Hakan Eren: “It is indeed a sinister, almost evil work. Some time ago I discovered via Facebook posts that the fathers of small children dress up as bunnies at Easter. I found this idea very disturbing and it became the driving force for this series. Drawing is very important to me. That is the reason I decided to show some of it at my final presentation.”

I have another look around the room.

As diverse as the works are, they do have a common thread. The entire presentation has a waft of nostalgia and also something of ham-handedness.

This artist seems to refuse to bow to the digital age. Everything is hand-made, filigree work in the minutest detail, all mechanical parts have been deliberately left uncovered.

Only at second glance does it become apparent that the playful façade hides the artistic examination of politically charged topics or philosophical issues.

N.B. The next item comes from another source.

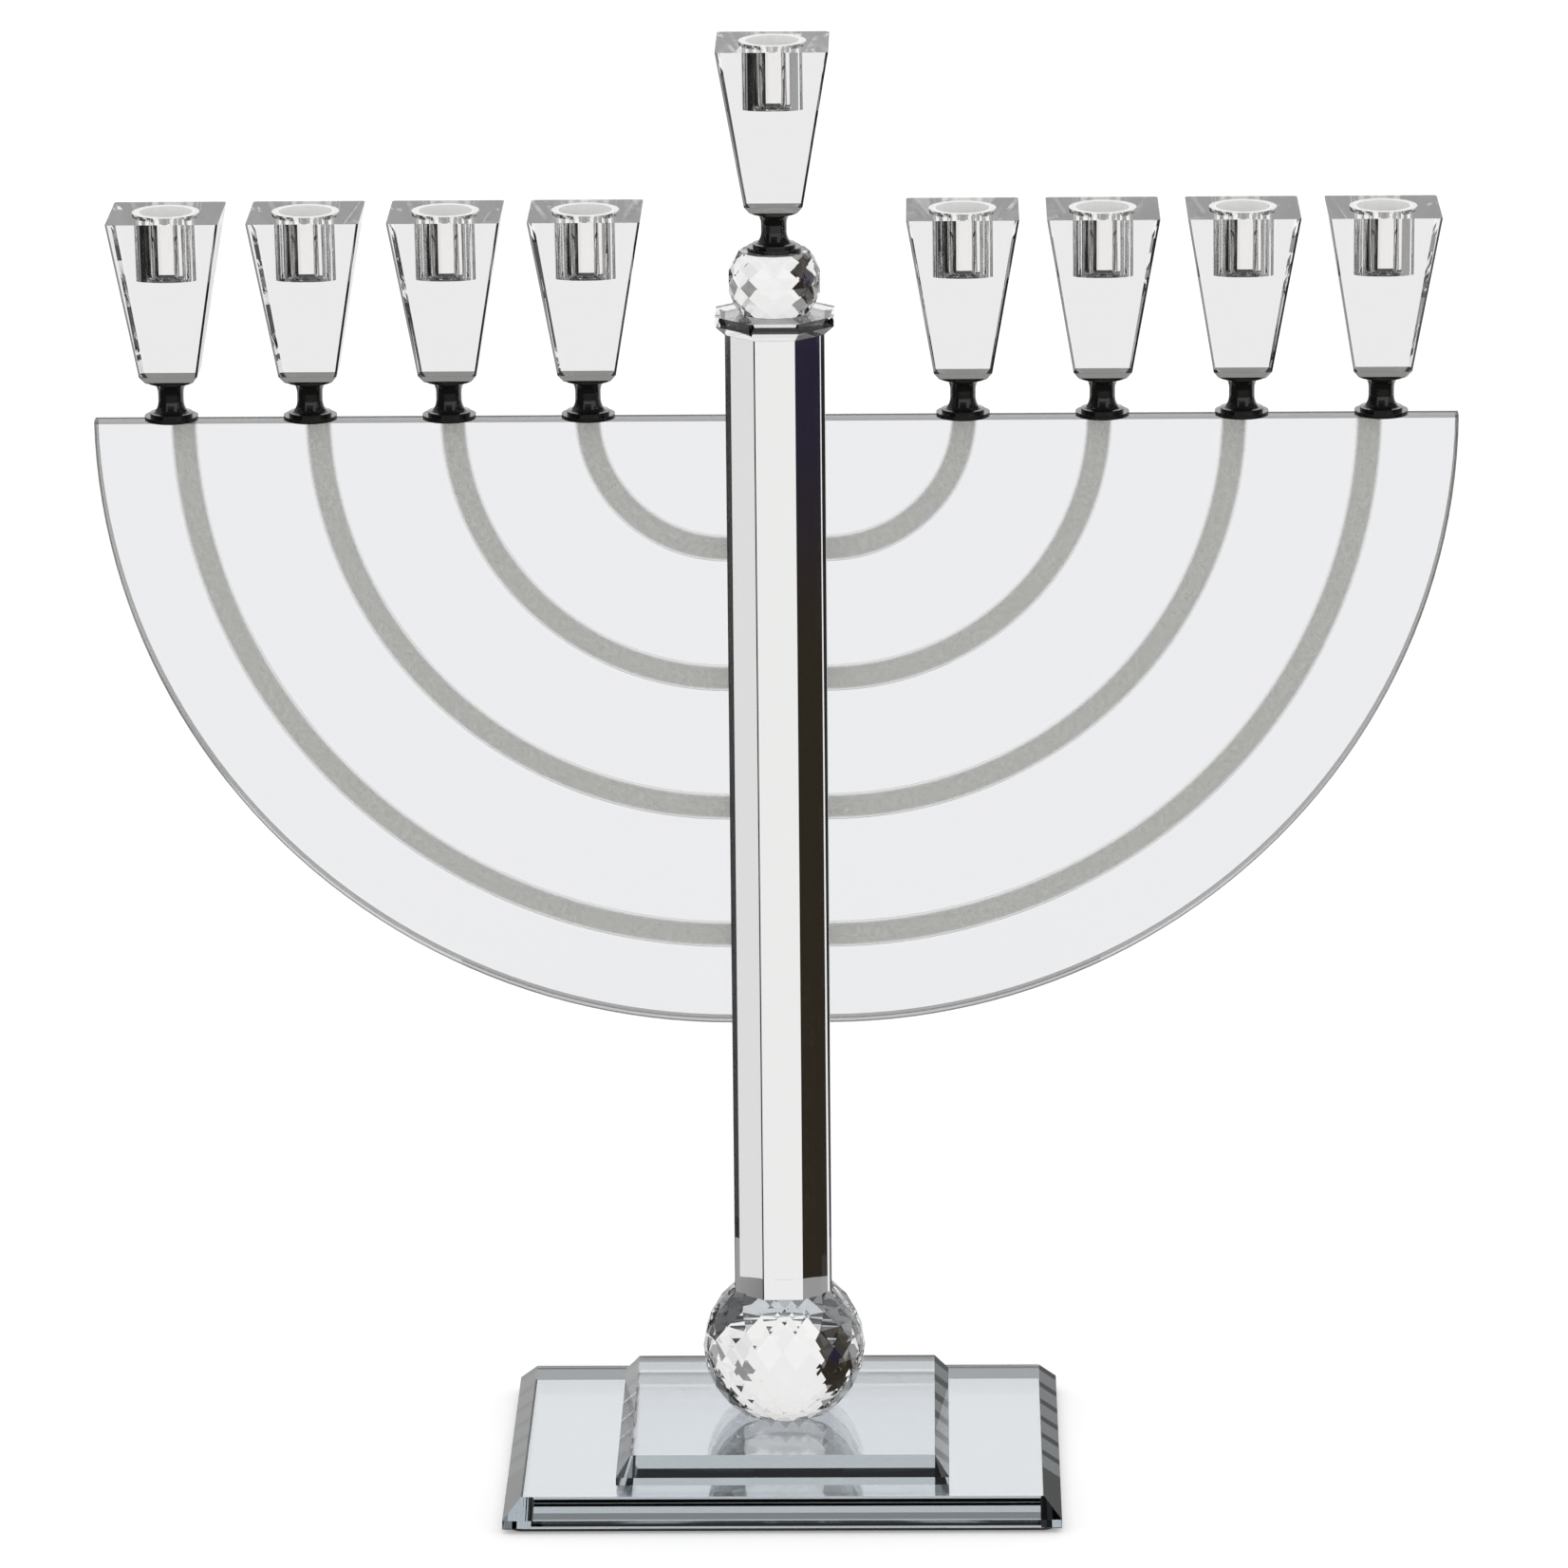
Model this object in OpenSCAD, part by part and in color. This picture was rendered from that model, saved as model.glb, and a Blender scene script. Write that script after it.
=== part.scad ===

I wonder, though, whether the conveying of critical messages is the deciding factor here. Of what relevance is the seemingly out-dated construction method and the experience value of this art? By using the latest technology it could all function much more simply and more perfectly. A push of a button would be enough to get the machinery going. Nothing would get stuck or would need to be readjusted. The artist’s presence would no longer be required.

So, is the staging as such with its overabundance of experience value not perhaps a strategy and thus an important part of his work? To get our attention, Hakan Eren sneaks through the backdoor of entertainment, he wakes us up and so creates the precondition for an examination of the content.

In short – Hakan Eren creates a waker-upper stage which invites us to look behind the scenes.